Describing the nature and extent of measurement error is a very good practice for statisticians. The next important implication for practice is to interpret the results and findings in a contextually appropriate manner, which may confuse the reader somewhat, but doesn't convey false associations. For instance, suppose we observe in-patient admits to a mental hospital and measure pain sensitivity and successful rehabilitation from addictive substances. In survey items about the frequency and intensity of pain, we are careful to refer to associations as describing self reported pain. If such patients are being considered as eligible for benzos or opiods, we might expect exaggeration of the pain response among those less likely to response to rehab therapies.

In epidemiology, the above example could be referred to as differential misclassification. Even non-differential misclassification has implications on the measured associations.

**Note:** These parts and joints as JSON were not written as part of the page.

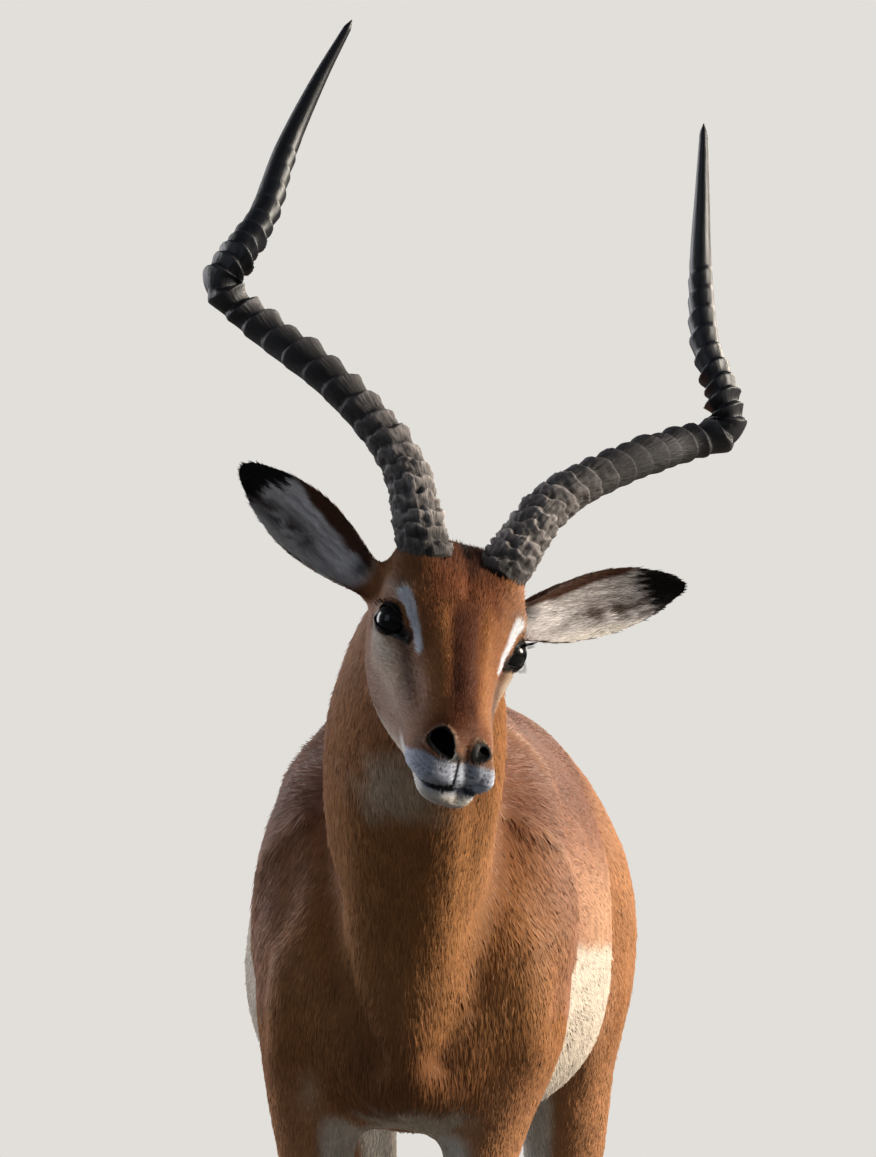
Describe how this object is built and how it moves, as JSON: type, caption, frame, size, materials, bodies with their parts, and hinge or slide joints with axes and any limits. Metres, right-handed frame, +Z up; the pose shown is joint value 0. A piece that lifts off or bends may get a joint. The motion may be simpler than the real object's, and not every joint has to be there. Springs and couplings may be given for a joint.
{
  "type": "impala antelope",
  "caption": "Standing adult male antelope with long lyre-shaped ringed horns, short rufous coat and white belly, head turned a little to its left; a still life-size model.",
  "frame": {"origin": "middle of the bounding box, on the floor under the soles", "axes": "+X to the animal's left, -Y the way it faces, +Z up"},
  "size_m": [0.4262, 1.3158, 1.4015],
  "materials": {
    "coat": "short sleek hair: rufous saddle, tan flanks, white belly, chin and inner legs",
    "ear_coat": "short hair, whitish inside, black at the tip",
    "horn": "keratin: rough and grey-brown at the root, black and smooth at the tip",
    "eye": "wet and glossy, dark brown",
    "hoof": "smooth dark keratin"
  },
  "bodies": {
    "root": {"foreleg_left": "coat", "foreleg_right": "coat", "hind_leg_left": "coat", "hind_leg_right": "coat", "ear_left": "ear_coat", "ear_right": "ear_coat", "tail": "coat", "head": "coat", "neck": "coat", "trunk": "coat", "eye_left": "eye", "horn_left": "horn", "eye_right": "eye", "horn_right": "horn", "hoof_foreleg_left_outer": "hoof", "dewclaw_foreleg_left_outer": "hoof", "hoof_foreleg_left_inner": "hoof", "dewclaw_foreleg_left_inner": "hoof", "hoof_foreleg_right_outer": "hoof", "dewclaw_foreleg_right_outer": "hoof", "hoof_foreleg_right_inner": "hoof", "dewclaw_foreleg_right_inner": "hoof", "hoof_hind_leg_left_outer": "hoof", "dewclaw_hind_leg_left_outer": "hoof", "hoof_hind_leg_left_inner": "hoof", "dewclaw_hind_leg_left_inner": "hoof", "hoof_hind_leg_right_outer": "hoof", "dewclaw_hind_leg_right_outer": "hoof", "hoof_hind_leg_right_inner": "hoof", "dewclaw_hind_leg_right_inner": "hoof"}
  },
  "joints": []
}
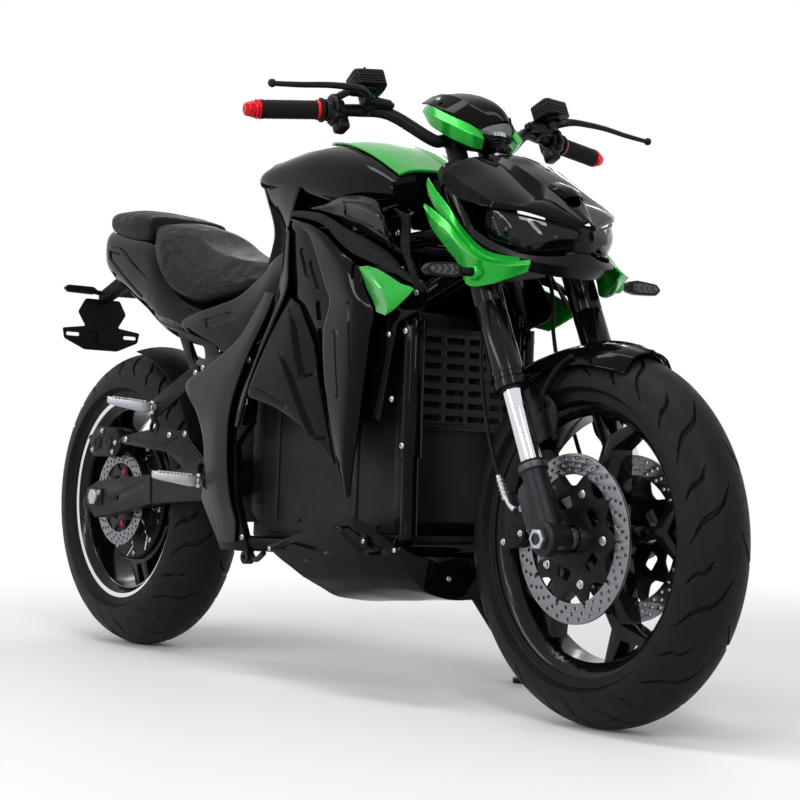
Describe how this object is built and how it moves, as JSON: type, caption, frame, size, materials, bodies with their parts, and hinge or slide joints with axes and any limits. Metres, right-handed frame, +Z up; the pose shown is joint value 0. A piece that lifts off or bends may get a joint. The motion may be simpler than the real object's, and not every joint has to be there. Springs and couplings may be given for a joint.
{
  "type": "electric street motorcycle",
  "caption": "Electric street motorcycle with hub motor, raked fork that steers, free wheels, side stand, sculpted tank cover, layered side panels and stepped two-part seat.",
  "frame": {"origin": "middle of the bounding box on the ground", "axes": "+X forward, +Y to the rider's left, +Z up"},
  "size_m": [2.0957, 0.8422, 1.094],
  "materials": {
    "battery_case": "satin black",
    "black_tube": "satin black paint",
    "bright_fork": "polished hard chrome",
    "cast_grey": "satin grey cast",
    "damper": "black",
    "disc_steel": "ground steel",
    "gloss_body": "high gloss black",
    "green_body": "bright green pearl gloss",
    "grey_body": "dark grey gloss",
    "hose": "black hose",
    "lamp_red": "red lens",
    "lamp_smoke": "smoked lens",
    "matte_trim": "matte black",
    "peg_metal": "bare cast aluminium",
    "rim_black": "gloss black wheel paint",
    "rubber_grip": "black rubber",
    "seat_cover": "matte black vinyl",
    "steel": "plated steel",
    "tyre": "black tyre rubber"
  },
  "bodies": {
    "chassis": {"frame": "black_tube", "battery_box": "battery_case", "controller_cover": "matte_trim", "tank_shell": "gloss_body", "tank_neck": "gloss_body", "tank_top": "green_body", "rider_seat": "seat_cover", "pillion_seat": "seat_cover", "tail_cowl": "gloss_body", "rear_lamps": "lamp_red", "plate_bracket": "matte_trim", "side_fairings": "gloss_body", "side_covers": "gloss_body", "side_tips": "green_body", "air_scoops": "matte_trim", "frame_covers": "grey_body", "side_liners": "matte_trim", "belly_pan": "gloss_body", "swingarm": "black_tube", "rear_axle": "steel", "rear_caliper": "black_tube", "rear_shock": "damper", "hugger": "matte_trim", "peg_plates": "black_tube", "footpegs": "peg_metal"},
    "steering": {"fork_tubes": "black_tube", "fork_inners": "bright_fork", "fork_lowers": "cast_grey", "front_axle": "steel", "triple_clamps": "black_tube", "handlebar": "black_tube", "grips": "rubber_grip", "levers": "black_tube", "switchgear": "matte_trim", "head_cowl": "gloss_body", "head_wings": "green_body", "front_lamps": "lamp_smoke", "instrument_pod": "gloss_body", "front_fender": "gloss_body", "front_calipers": "black_tube", "brake_hoses": "hose"},
    "front_wheel": {"front_rim": "rim_black", "front_tyre": "tyre", "front_discs": "disc_steel"},
    "rear_wheel": {"rear_rim": "rim_black", "rear_tyre": "tyre", "hub_motor": "rim_black", "rear_disc": "disc_steel"},
    "side_stand": {"side_stand": "black_tube"}
  },
  "joints": [
    {"name": "steer", "type": "hinge", "parent": "chassis", "child": "steering", "pos_m": [0.47478, -0.00912, 0.81829], "axis": [-0.4147, 0.0397, 0.9091], "range_deg": [-28, 32]},
    {"name": "front_wheel_spin", "type": "hinge", "parent": "steering", "child": "front_wheel", "pos_m": [0.74798, -0.03292, 0.29986], "axis": [0.0318, 0.9991, -0.0291], "continuous": true},
    {"name": "rear_wheel_spin", "type": "hinge", "parent": "chassis", "child": "rear_wheel", "pos_m": [-0.727, -0.03084, 0.32079], "axis": [0, 0.999, -0.0436], "continuous": true},
    {"name": "side_stand_fold", "type": "hinge", "parent": "chassis", "child": "side_stand", "pos_m": [0.1305, 0.14937, 0.22985], "axis": [0, 0.9763, 0.2164], "range_deg": [0, 112]}
  ]
}
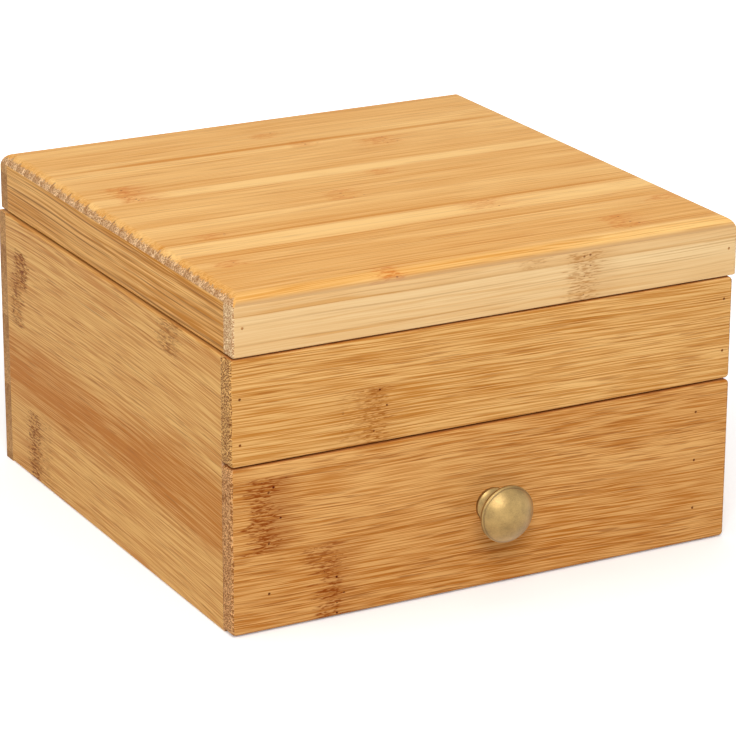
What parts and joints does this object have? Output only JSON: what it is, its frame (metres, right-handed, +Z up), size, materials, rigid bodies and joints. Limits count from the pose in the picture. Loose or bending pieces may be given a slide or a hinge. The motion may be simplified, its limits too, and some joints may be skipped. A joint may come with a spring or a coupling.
{
  "type": "jewelry box",
  "caption": "Square bamboo jewelry box with a hinged mirror lid over a divided tray, and a drawer with a round knob below it.",
  "frame": {"origin": "middle of the case's footprint, on the table that it stands on", "axes": "+X to the right, +Y to the back and +Z up; the drawer and its knob face -Y, and the lid's hinges are at +Y"},
  "size_m": [0.2012, 0.2226, 0.122],
  "materials": {
    "bamboo": "satin varnish",
    "bamboo_dark": "satin varnish",
    "brass": "brushed",
    "steel": "zinc-plated",
    "mirror_glass": "polished",
    "velvet": "soft pile",
    "felt": "matte"
  },
  "bodies": {
    "case": {"back_panel": "bamboo", "back_panel_brads": "brass", "case_bottom": "bamboo", "drawer_guide_left": "bamboo", "drawer_guide_right": "bamboo", "felt_left_back": "felt", "felt_right_1": "felt", "felt_right_2": "felt", "felt_right_3": "felt", "felt_ring_section": "felt", "hinge_case_leaf_left": "brass", "hinge_case_leaf_right": "brass", "hinge_case_screws": "brass", "hinge_pin_left": "brass", "hinge_pin_right": "brass", "left_side_panel": "bamboo", "right_side_panel": "bamboo", "ring_roll_1": "velvet", "ring_roll_2": "velvet", "ring_roll_3": "velvet", "ring_roll_4": "velvet", "ring_roll_5": "velvet", "ring_roll_6": "velvet", "tray_divider_cross_1": "bamboo", "tray_divider_cross_2": "bamboo", "tray_divider_long": "bamboo", "tray_divider_ring": "bamboo", "tray_floor": "bamboo", "upper_front_board": "bamboo", "upper_front_brads": "brass"},
    "lid": {"hinge_lid_leaf_left": "brass", "hinge_lid_leaf_right": "brass", "hinge_lid_screws": "brass", "lid_back_board": "bamboo", "lid_back_brads": "brass", "lid_front_board": "bamboo", "lid_front_brads": "brass", "lid_left_board": "bamboo", "lid_right_board": "bamboo", "lid_top_panel": "bamboo", "mirror": "mirror_glass", "mirror_bead_back": "bamboo", "mirror_bead_front": "bamboo", "mirror_bead_left": "bamboo", "mirror_bead_right": "bamboo"},
    "drawer": {"drawer_back": "bamboo", "drawer_back_brads": "brass", "drawer_bottom": "bamboo", "drawer_front": "bamboo_dark", "drawer_front_brads": "brass", "drawer_left_side": "bamboo", "drawer_right_side": "bamboo", "felt_drawer": "felt", "knob": "brass", "knob_screw": "steel", "knob_washer": "steel"}
  },
  "joints": [
    {"name": "lid_hinge", "type": "hinge", "parent": "case", "child": "lid", "pos_m": [0, 0.1018, 0.1003], "axis": [-1, 0, 0], "range_deg": [0, 95]},
    {"name": "drawer_slide", "type": "slide", "parent": "case", "child": "drawer", "axis": [0, -1, 0], "range_m": [0, 0.15]}
  ]
}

In particular, attentuation is a problem. However, in most circumstances, associations can be measured in the presence of attenuation. Hence we are capable of making inference on associations, but predicted values in non-linear trends are biased, and confidence intervals for effects may be too large. For inference, attenuation is less of a problem than it seems.

If we had an estimate of the measurement error, then it's possible to extend maximum likelihood methods to obtain unbiased estimates of associations. In particular, this would involve the use of the EM Algorithm. It turns out this is equivalent to a latent variable approach where a latent variable is added between your measurement-errored variable and y.